Didion, on the other hand, cut through all the rhetoric about imposing views and said the struggle to spare Schiavo's life was "essentially a civil rights intervention." This is a phrase of great clarity, particularly since Democrats have a long track record of protecting civil rights and Republicans don't. Behind the grotesque media circus, the two parties were essentially switching roles. In the first round of public opinion — the polls — the GOP took a beating. But in the long run, the American people tend to rally behind civil rights, and the party that fights to uphold them is likely to prevail. On the "rational" or "secular" side of the dispute, Didion wrote, there was "very little acknowledgment that there could be large numbers of people, not all of whom could be categorized as 'fundamentalists' or 'evangelicals,' who were genuinely troubled by the ramifications of viewing a life as inadequate and so deciding to end it." Amen. There was also little admission that this was a "merciful euthanasia" controversy posing as a "right-to-die" case. Many of us understood, as the autopsy has now shown, that Schiavo was severely damaged, but a national psychodrama built around the alleged need to end a life without clear consent is likely to induce anxieties in all but the most dedicated right-to-die adherents. Didion did not conclude that ending Schiavo's life was a wrongful act, but she seemed to be leaning that way. She wrote: "What might have seemed a central argument in this case — the ethical argument, the argument about whether, when it comes to life and death, any of us can justifiably claim the ability or the right to judge the value of any other being's life — remained largely unexpressed, mentioned, when at all, only to be dismissed."
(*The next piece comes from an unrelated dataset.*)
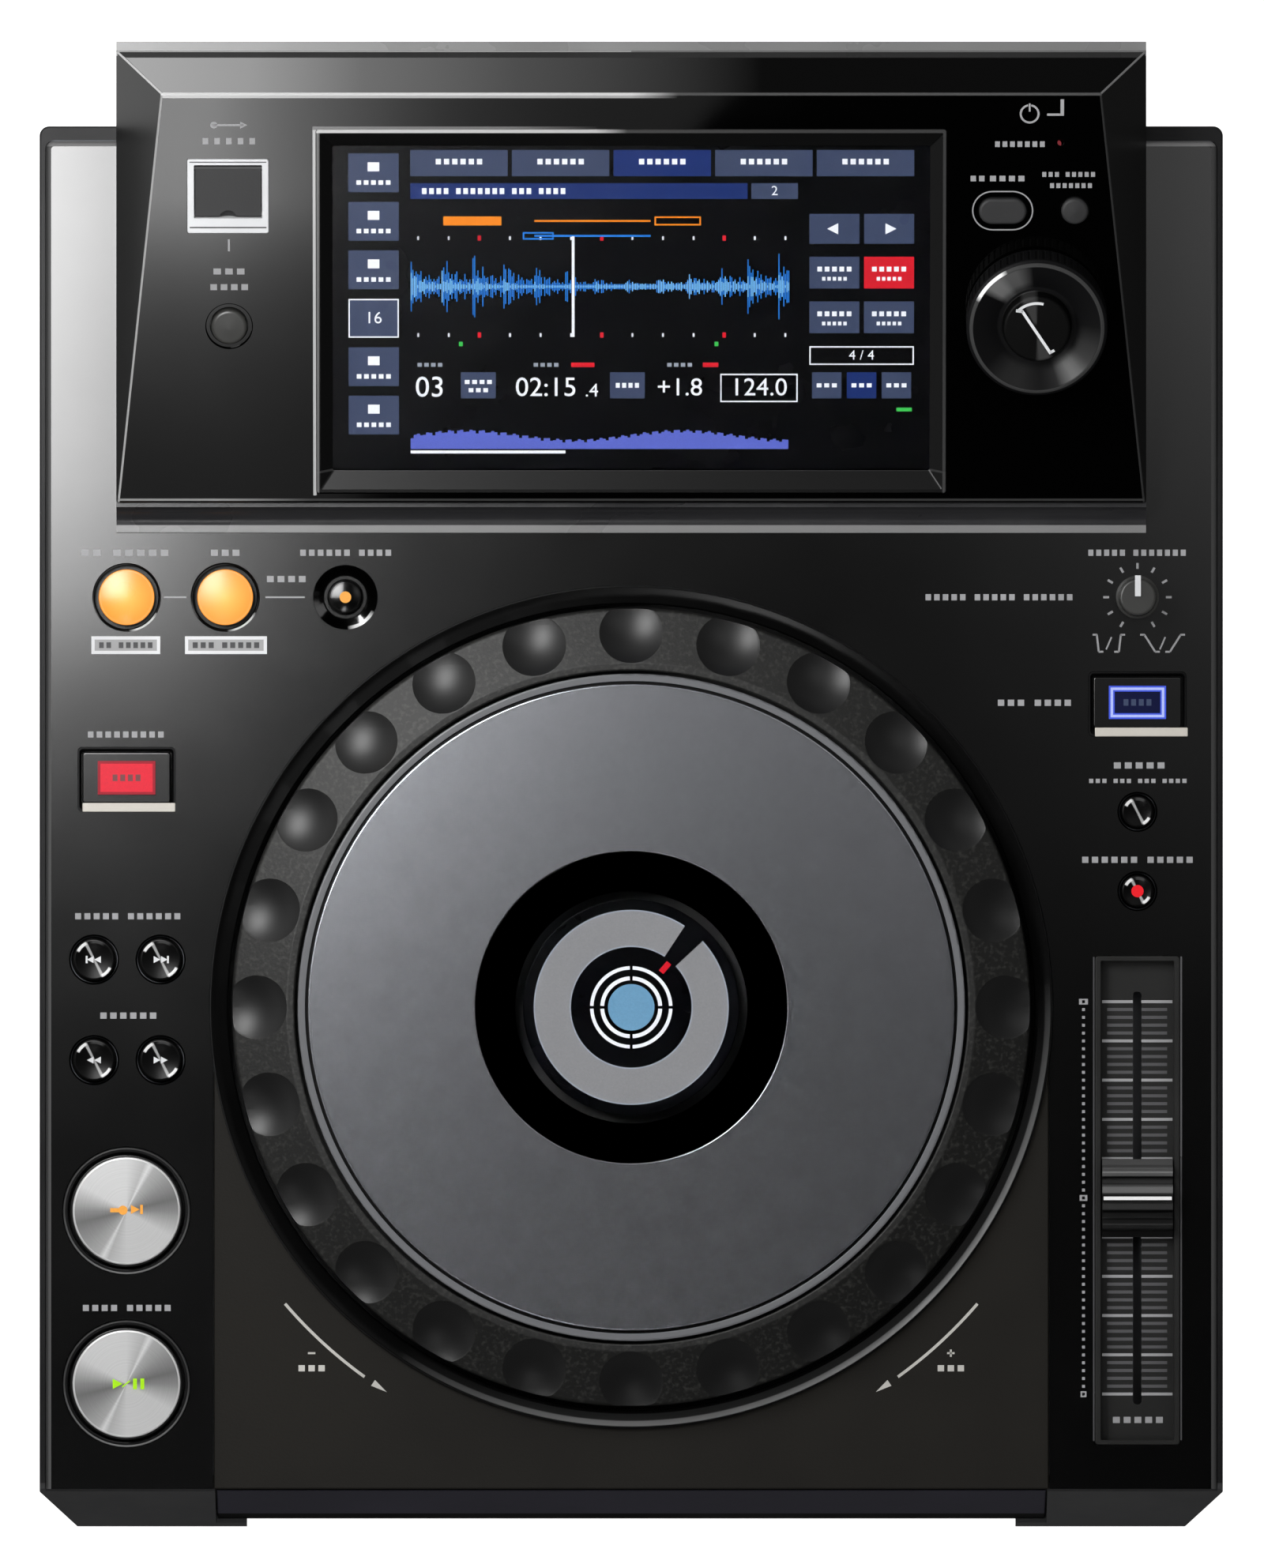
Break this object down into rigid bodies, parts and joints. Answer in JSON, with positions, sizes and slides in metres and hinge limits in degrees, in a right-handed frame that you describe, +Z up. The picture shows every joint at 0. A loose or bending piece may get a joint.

Americans were indeed scared that they might one day be in Terri Schiavo's predicament. But Michael was speaking as though Terri Schiavo's wishes in the matter were clear and Republicans were determined to trample them anyway. Yet her wishes, as Didion says, were "essentially unconfirmable" and based on bits of hearsay reported by people whose interests were not obviously her own — Michael Schiavo and two of his relatives. One hearsay comment — "no tubes for me" — came while Terri Schiavo was watching television. "Imagine it," Didion wrote. "You are in your early 20s. You are watching a movie, say on Lifetime, in which someone has a feeding tube. You pick up the empty chip bowl. 'No tubes for me,' you say as you get up to fill it. What are the chances you have given this even a passing thought?" According to studies cited last year in the Hastings Center Report, Didion reminds us, almost a third of written directives, after periods as short as two years, no longer reflect the wishes of those who made them. And here nothing was written down at all. The autopsy confirms the extraordinary damage to Schiavo and discredits those who tried to depict the husband as a wife-beater. But the autopsy has nothing to say about the core moral issue: Do people with profound disabilities no longer have a right to live? That issue is still on the table.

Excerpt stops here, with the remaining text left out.